» **SET PROBLEM**: Output all lines exactly, with nothing added or dropped.

» **SUPPLIED MATERIAL**:
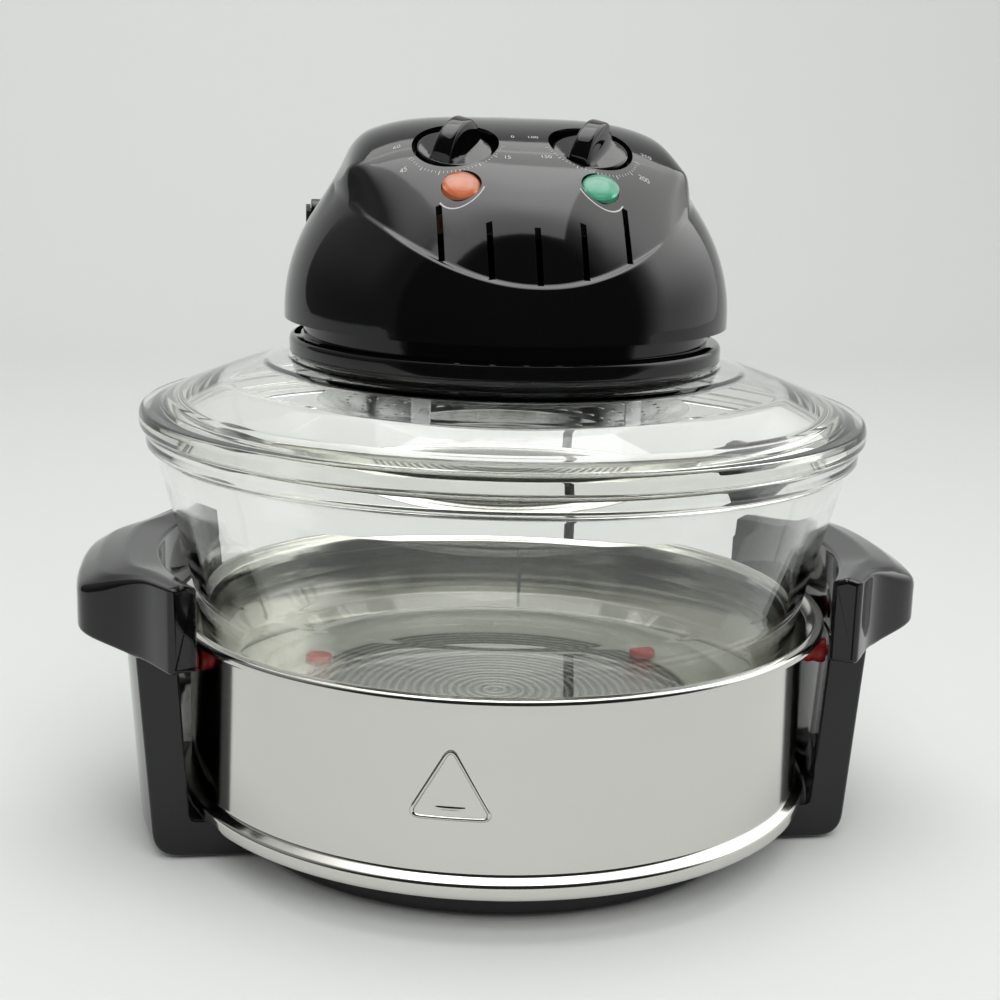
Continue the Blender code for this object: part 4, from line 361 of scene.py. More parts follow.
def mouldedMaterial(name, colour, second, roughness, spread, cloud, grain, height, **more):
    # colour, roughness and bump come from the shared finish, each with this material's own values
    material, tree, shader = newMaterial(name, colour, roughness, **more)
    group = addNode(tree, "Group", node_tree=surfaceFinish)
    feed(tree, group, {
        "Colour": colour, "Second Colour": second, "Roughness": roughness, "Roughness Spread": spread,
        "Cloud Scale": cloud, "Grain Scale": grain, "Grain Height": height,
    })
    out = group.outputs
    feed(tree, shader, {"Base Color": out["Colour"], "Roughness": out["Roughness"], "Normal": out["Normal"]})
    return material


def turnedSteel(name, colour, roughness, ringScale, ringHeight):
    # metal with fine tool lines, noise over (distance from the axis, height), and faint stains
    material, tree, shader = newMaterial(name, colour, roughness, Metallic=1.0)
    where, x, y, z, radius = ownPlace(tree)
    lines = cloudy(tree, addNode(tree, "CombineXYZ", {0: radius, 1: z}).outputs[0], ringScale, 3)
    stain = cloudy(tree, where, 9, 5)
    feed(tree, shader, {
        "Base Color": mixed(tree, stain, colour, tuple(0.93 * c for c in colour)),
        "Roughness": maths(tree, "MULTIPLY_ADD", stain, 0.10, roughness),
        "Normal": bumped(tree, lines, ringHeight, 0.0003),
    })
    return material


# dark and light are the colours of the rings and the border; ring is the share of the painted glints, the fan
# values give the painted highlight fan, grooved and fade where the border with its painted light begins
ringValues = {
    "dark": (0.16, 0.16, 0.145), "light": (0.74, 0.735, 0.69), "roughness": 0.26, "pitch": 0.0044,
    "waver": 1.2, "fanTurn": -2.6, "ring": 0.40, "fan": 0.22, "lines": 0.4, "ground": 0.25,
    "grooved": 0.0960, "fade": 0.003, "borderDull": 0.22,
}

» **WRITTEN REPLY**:
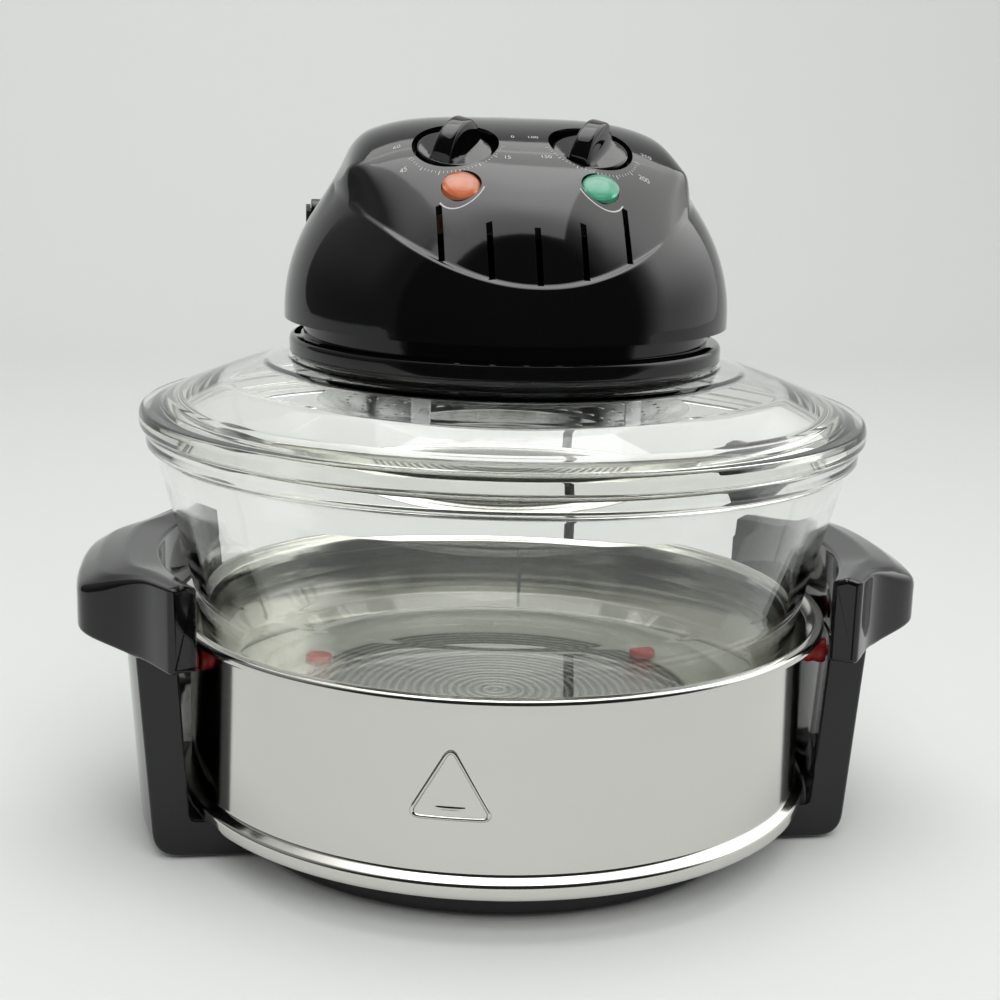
Continue the Blender code for this object: part 4, from line 361 of scene.py. More parts follow.
def mouldedMaterial(name, colour, second, roughness, spread, cloud, grain, height, **more):
    # colour, roughness and bump come from the shared finish, each with this material's own values
    material, tree, shader = newMaterial(name, colour, roughness, **more)
    group = addNode(tree, "Group", node_tree=surfaceFinish)
    feed(tree, group, {
        "Colour": colour, "Second Colour": second, "Roughness": roughness, "Roughness Spread": spread,
        "Cloud Scale": cloud, "Grain Scale": grain, "Grain Height": height,
    })
    out = group.outputs
    feed(tree, shader, {"Base Color": out["Colour"], "Roughness": out["Roughness"], "Normal": out["Normal"]})
    return material


def turnedSteel(name, colour, roughness, ringScale, ringHeight):
    # metal with fine tool lines, noise over (distance from the axis, height), and faint stains
    material, tree, shader = newMaterial(name, colour, roughness, Metallic=1.0)
    where, x, y, z, radius = ownPlace(tree)
    lines = cloudy(tree, addNode(tree, "CombineXYZ", {0: radius, 1: z}).outputs[0], ringScale, 3)
    stain = cloudy(tree, where, 9, 5)
    feed(tree, shader, {
        "Base Color": mixed(tree, stain, colour, tuple(0.93 * c for c in colour)),
        "Roughness": maths(tree, "MULTIPLY_ADD", stain, 0.10, roughness),
        "Normal": bumped(tree, lines, ringHeight, 0.0003),
    })
    return material


# dark and light are the colours of the rings and the border; ring is the share of the painted glints, the fan
# values give the painted highlight fan, grooved and fade where the border with its painted light begins
ringValues = {
    "dark": (0.16, 0.16, 0.145), "light": (0.74, 0.735, 0.69), "roughness": 0.26, "pitch": 0.0044,
    "waver": 1.2, "fanTurn": -2.6, "ring": 0.40, "fan": 0.22, "lines": 0.4, "ground": 0.25,
    "grooved": 0.0960, "fade": 0.003, "borderDull": 0.22,
}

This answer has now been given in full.